For advanced users and network Admins

"It Came From the Network" sounds like a bad B movie title. But this actually can happen and can be a pain to track down if you don’t have a good understanding of why resets can occur. What happens is that there is some device on the network, such as a router or firewall, that is actually resetting the connection. This can be confusing because the source and destination IP Addresses are for the sending and receiving nodes and not for the device in the middle. Really the only way to troubleshoot this particular reset behavior is to have a trace from the source and destination nodes. What you will see in the network capture is that the reset that was received by one node is not in the capture of the node that was supposed to have sent it. There are various reasons that these resets can happen and I could write another blog post just on this topic, but what is important to understand is that this is possible. Also, you will often see in my blog posts where I emphasize the importance of having both the source and destination network captures when trying to troubleshoot an issue. This is one of the many examples of why that is.
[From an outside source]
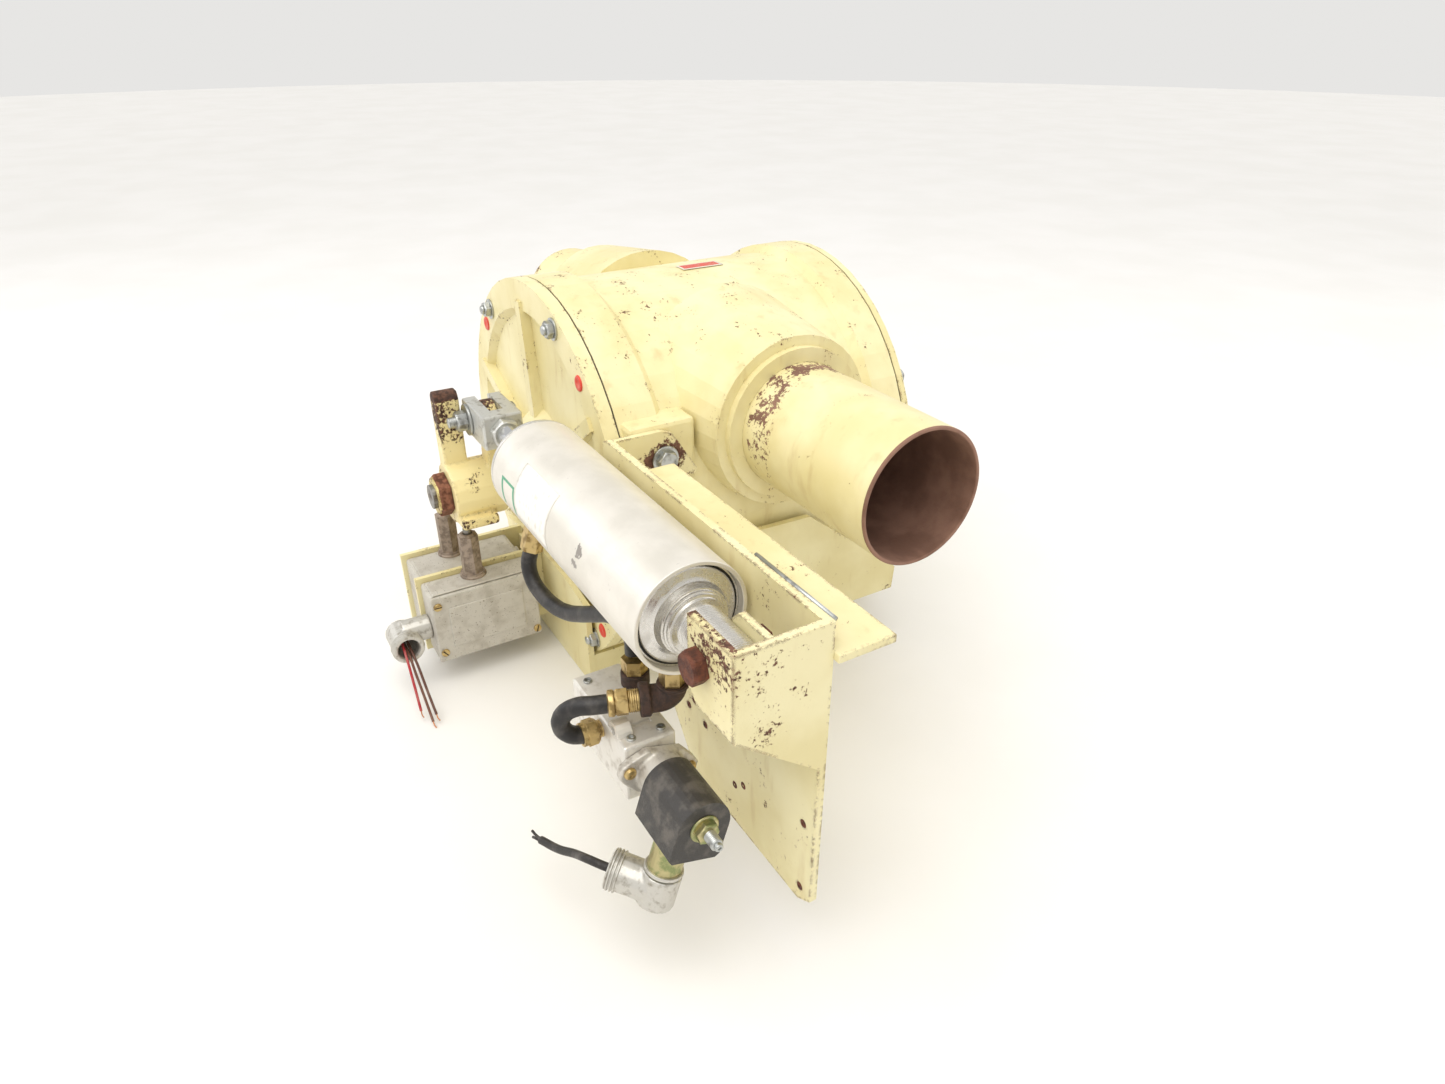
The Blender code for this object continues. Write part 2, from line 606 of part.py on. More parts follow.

Another interesting thing that can happen is that the device in the middle can reset the connection on both the client and server nodes. Let’s say we have a TCP connection setup between two nodes. Source IP, Destination IP, with a connection established between TCP ports 2301 and 445. What we will see is a reset packet sent to for the destination port 2301 and another reset sent to destination port 445.

Port re-use

If an application attempts to reuse a port that is in Time Wait, this may result in a Reset. Just to be clear, this is when a client and server have an existing connection which goes through the graceful close process and ends up in Time Wait. The same client then attempts to re-use the same port pair by sending a Syn frame with the same source and destination port. According to RFC 1122, this should be allowed and I have seen it work. This should be done with caution, keeping in mind that there are reasons for a port to remain in Time Wait. The caveat for this is that the Sequence number in the Syn frame, sent to establish the new connection using the existing connection, must be greater than the sequence number in the last frame of the previous connection. If it is not, then this will result in a reset.

In Summary

TCP Resets are a good thing. They are a useful tool, and also without them we could end up with all sorts of problems when TCP runs into connectivity issues on the network. Remember that Resets can be initiated by both the networking stack as well as an application. Just because there are retransmitted packets does not mean that the connection will automatically be reset. It is important to examine the frames and understand why the retransmits are occurring.